#### [WHAT IS ASKED]
Review the lines that follow and copy each one that contains the word "depsgraph".

#### [INFORMATION PROVIDED]
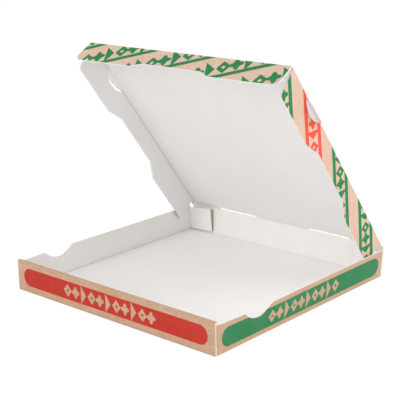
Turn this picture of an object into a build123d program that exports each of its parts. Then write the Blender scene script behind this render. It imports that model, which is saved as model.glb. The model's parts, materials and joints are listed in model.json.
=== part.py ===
--
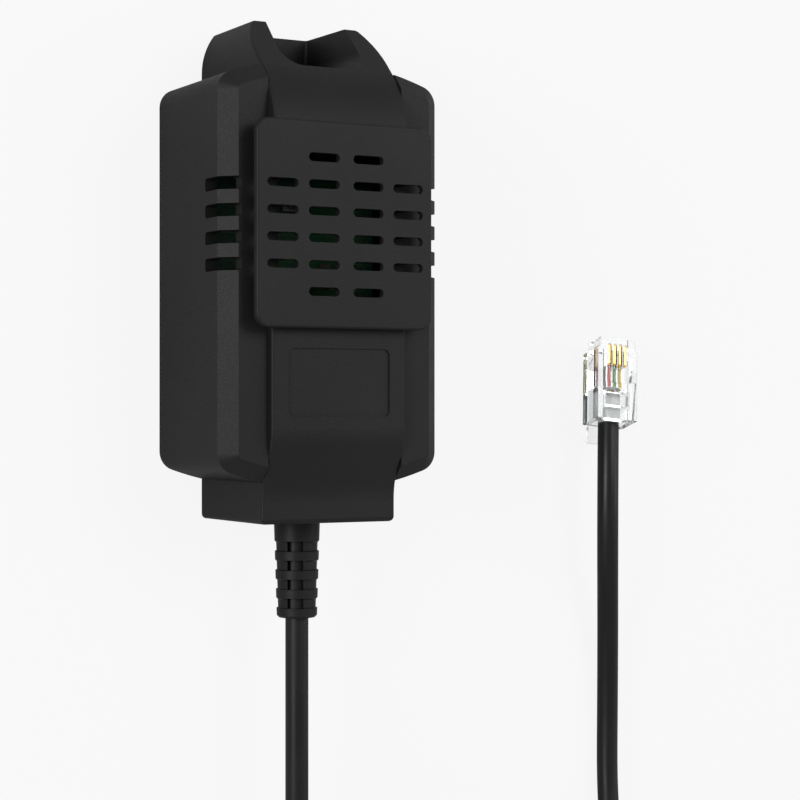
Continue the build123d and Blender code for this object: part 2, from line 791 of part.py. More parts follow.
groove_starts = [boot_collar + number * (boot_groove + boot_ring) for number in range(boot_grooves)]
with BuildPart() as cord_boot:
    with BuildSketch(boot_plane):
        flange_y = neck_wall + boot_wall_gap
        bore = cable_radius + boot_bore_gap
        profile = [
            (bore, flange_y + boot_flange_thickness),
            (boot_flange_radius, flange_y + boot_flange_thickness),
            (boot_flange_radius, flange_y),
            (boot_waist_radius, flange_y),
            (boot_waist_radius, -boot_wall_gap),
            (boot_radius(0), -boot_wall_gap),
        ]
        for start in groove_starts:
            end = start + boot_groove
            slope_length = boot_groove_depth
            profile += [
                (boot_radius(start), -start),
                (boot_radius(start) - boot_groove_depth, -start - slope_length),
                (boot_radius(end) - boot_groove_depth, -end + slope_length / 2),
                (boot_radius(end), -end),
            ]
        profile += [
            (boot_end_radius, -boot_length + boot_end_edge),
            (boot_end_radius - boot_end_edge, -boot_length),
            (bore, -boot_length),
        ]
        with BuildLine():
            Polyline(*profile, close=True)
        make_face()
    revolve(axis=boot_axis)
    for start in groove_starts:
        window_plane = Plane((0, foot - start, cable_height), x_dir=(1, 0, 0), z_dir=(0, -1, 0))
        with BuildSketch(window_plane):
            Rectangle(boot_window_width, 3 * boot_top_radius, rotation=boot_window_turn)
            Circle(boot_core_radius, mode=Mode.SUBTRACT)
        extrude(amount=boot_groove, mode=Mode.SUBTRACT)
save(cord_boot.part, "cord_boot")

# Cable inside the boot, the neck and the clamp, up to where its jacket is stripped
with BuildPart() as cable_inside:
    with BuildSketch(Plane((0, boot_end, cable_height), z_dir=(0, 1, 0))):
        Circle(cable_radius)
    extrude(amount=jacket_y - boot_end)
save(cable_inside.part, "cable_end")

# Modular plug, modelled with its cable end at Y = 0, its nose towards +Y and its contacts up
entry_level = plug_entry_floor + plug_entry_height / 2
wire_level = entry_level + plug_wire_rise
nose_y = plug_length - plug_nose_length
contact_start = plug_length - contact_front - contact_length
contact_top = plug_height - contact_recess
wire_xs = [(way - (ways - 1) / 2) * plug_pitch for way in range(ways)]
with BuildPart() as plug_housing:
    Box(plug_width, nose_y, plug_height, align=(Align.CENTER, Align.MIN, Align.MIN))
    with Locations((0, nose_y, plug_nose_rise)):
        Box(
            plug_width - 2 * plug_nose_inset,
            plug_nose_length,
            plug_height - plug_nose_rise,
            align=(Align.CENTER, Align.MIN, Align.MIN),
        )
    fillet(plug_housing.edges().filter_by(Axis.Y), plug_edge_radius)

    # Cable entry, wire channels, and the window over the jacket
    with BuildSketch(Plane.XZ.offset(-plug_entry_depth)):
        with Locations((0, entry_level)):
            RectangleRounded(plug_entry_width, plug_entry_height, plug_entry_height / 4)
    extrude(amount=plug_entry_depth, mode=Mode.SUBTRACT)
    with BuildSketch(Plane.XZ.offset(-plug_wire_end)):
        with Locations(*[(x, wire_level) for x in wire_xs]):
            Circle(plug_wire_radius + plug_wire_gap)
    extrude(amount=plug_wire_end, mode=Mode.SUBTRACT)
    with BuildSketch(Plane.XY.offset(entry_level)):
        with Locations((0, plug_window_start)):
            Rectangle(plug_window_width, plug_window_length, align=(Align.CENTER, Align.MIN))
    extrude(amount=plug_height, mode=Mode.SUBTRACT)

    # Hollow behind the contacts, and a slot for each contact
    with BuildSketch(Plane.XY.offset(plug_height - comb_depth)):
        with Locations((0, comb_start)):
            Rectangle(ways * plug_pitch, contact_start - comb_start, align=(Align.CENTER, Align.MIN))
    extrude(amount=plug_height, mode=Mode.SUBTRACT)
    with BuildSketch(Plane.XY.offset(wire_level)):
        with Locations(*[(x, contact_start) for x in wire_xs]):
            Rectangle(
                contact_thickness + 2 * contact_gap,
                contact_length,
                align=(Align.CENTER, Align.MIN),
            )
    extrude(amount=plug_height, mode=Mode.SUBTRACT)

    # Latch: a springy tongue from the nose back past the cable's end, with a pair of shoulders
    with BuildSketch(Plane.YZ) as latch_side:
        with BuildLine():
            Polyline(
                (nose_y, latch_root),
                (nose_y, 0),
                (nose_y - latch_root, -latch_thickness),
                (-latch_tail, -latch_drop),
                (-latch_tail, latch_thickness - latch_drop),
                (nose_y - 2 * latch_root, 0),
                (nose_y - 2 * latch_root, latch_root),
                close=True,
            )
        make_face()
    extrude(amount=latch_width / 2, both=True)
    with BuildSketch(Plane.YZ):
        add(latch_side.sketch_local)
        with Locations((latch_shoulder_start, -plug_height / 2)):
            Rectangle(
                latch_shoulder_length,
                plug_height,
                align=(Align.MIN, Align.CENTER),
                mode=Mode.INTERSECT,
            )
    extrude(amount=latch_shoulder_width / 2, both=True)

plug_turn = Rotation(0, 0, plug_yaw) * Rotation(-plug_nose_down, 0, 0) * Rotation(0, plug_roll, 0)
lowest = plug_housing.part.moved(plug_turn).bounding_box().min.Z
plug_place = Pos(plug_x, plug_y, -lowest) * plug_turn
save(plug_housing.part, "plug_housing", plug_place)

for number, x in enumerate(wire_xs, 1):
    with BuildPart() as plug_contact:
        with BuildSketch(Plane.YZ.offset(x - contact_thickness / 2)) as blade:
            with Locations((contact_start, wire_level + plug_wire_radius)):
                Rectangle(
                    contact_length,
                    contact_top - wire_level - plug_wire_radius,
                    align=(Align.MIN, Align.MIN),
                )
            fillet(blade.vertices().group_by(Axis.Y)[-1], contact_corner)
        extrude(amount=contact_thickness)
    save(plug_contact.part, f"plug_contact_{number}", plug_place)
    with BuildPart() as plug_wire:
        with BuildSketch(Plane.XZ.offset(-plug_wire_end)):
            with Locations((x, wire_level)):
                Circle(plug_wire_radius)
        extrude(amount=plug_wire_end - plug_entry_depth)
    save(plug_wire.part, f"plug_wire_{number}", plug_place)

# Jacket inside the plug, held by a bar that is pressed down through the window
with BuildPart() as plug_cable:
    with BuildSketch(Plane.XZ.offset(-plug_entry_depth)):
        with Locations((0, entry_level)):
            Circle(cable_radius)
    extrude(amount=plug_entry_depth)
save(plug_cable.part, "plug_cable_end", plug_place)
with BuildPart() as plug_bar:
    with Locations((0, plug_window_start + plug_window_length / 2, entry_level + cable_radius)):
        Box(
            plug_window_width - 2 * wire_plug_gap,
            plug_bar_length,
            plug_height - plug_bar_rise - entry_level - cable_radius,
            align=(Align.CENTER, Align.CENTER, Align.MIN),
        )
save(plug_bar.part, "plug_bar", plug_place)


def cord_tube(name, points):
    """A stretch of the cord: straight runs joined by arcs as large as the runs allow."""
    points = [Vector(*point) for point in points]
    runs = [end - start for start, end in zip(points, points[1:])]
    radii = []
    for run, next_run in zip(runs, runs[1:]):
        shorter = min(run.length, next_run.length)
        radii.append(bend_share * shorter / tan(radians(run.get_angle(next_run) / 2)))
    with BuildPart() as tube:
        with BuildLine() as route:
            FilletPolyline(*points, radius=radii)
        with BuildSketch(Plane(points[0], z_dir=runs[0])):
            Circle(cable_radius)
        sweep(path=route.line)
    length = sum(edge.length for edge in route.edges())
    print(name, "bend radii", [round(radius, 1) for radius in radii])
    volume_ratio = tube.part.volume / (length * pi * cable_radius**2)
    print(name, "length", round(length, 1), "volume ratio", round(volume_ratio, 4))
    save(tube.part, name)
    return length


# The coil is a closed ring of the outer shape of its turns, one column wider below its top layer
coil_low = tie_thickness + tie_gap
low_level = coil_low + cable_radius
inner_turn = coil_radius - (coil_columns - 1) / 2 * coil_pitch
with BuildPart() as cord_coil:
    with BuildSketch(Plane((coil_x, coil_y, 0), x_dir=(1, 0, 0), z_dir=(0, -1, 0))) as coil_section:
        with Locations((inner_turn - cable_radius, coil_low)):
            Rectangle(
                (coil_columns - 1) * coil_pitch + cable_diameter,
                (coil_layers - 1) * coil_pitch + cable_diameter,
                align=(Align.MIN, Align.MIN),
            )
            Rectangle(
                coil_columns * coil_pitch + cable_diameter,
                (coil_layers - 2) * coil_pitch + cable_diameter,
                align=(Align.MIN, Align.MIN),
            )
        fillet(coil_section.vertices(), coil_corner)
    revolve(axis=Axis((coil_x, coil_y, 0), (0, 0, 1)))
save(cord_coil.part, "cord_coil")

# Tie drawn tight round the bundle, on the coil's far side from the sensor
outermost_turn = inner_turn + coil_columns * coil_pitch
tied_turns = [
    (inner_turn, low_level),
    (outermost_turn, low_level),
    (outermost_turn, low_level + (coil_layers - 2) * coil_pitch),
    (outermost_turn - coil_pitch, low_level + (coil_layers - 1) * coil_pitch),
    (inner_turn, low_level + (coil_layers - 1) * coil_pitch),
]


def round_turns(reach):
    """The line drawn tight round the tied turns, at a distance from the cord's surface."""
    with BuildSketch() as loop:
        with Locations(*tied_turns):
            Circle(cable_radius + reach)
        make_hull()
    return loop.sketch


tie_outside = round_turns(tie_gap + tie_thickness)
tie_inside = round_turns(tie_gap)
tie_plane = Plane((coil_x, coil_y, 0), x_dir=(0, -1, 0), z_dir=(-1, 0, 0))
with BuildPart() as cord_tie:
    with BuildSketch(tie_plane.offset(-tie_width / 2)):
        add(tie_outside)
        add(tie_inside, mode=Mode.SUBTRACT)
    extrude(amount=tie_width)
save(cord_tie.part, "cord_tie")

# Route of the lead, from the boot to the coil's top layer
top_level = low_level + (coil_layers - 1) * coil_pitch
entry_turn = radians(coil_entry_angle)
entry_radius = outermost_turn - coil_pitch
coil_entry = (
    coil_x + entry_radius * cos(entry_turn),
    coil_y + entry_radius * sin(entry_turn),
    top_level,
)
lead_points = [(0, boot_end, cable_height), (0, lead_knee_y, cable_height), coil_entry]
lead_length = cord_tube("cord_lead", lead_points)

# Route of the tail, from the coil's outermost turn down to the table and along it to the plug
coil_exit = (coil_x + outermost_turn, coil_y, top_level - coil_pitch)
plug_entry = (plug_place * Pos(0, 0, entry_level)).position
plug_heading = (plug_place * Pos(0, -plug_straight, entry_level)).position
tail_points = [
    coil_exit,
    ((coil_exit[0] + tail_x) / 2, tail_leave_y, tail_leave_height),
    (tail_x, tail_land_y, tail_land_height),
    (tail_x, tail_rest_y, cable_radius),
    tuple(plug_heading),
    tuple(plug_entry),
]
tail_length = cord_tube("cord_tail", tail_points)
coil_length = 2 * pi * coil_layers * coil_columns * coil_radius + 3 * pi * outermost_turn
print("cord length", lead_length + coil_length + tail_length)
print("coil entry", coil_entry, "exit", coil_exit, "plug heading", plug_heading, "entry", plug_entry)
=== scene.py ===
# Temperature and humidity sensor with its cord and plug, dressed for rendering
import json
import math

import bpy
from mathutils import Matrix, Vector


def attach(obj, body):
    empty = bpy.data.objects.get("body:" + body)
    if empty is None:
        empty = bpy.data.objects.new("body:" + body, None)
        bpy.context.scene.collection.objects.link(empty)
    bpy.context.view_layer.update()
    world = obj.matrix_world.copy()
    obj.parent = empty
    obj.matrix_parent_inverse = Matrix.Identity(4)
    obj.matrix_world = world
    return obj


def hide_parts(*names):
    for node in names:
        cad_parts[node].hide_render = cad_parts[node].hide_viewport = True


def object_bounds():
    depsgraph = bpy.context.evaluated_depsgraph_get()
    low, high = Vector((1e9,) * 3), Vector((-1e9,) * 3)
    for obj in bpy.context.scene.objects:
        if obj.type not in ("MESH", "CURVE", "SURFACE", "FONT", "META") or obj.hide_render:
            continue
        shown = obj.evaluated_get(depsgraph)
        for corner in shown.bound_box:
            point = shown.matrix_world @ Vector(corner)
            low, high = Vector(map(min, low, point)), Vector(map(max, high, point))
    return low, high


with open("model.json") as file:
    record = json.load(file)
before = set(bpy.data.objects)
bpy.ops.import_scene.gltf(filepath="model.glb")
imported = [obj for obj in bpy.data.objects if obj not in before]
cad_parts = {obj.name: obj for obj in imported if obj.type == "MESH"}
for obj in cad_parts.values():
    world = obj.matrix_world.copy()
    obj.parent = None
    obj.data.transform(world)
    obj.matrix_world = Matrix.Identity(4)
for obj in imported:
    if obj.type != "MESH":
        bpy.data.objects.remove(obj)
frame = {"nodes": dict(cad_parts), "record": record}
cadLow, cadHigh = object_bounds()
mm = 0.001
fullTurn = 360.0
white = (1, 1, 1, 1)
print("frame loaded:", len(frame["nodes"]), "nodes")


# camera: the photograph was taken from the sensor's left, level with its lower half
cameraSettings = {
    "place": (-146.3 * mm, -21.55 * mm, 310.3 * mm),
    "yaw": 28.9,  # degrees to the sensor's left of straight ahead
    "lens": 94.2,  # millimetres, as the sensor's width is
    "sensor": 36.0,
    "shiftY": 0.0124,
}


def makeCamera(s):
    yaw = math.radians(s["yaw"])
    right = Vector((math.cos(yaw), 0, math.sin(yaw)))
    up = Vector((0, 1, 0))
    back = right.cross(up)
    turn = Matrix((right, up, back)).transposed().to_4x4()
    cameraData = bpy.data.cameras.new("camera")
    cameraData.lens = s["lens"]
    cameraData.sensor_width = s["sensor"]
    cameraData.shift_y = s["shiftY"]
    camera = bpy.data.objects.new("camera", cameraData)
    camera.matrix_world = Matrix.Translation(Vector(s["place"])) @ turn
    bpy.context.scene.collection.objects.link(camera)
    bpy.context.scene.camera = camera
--
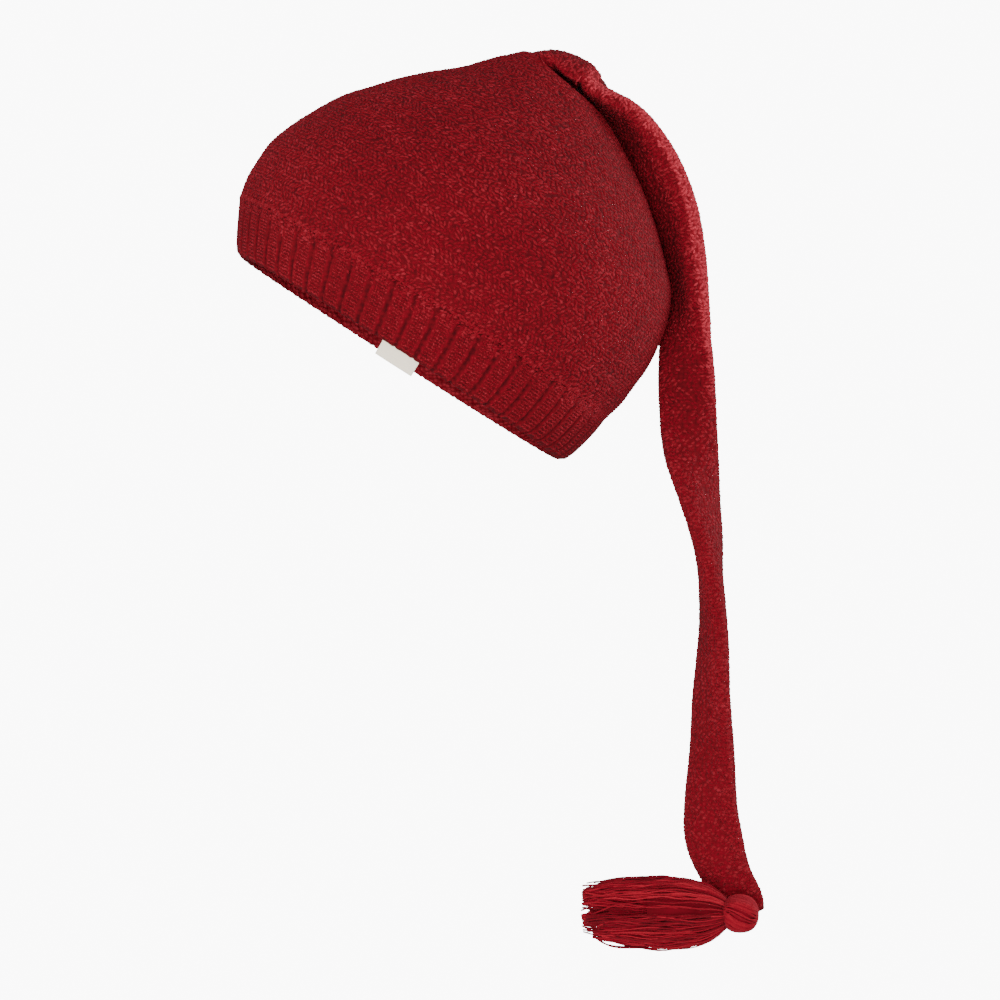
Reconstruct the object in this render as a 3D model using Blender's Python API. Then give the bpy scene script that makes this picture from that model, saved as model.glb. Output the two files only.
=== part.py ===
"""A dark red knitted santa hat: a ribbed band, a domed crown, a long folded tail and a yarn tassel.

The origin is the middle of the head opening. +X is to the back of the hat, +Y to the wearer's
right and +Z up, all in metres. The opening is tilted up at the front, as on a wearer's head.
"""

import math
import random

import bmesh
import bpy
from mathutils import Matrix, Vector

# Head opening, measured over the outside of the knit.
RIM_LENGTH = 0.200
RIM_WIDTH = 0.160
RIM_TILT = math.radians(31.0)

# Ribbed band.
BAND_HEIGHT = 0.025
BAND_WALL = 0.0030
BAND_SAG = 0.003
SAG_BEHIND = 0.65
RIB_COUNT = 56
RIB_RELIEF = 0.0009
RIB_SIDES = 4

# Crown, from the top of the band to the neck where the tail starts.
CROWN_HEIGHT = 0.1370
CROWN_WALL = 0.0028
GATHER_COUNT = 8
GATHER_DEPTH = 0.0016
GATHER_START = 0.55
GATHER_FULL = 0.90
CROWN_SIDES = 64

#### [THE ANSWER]
    depsgraph = bpy.context.evaluated_depsgraph_get()
        shown = obj.evaluated_get(depsgraph)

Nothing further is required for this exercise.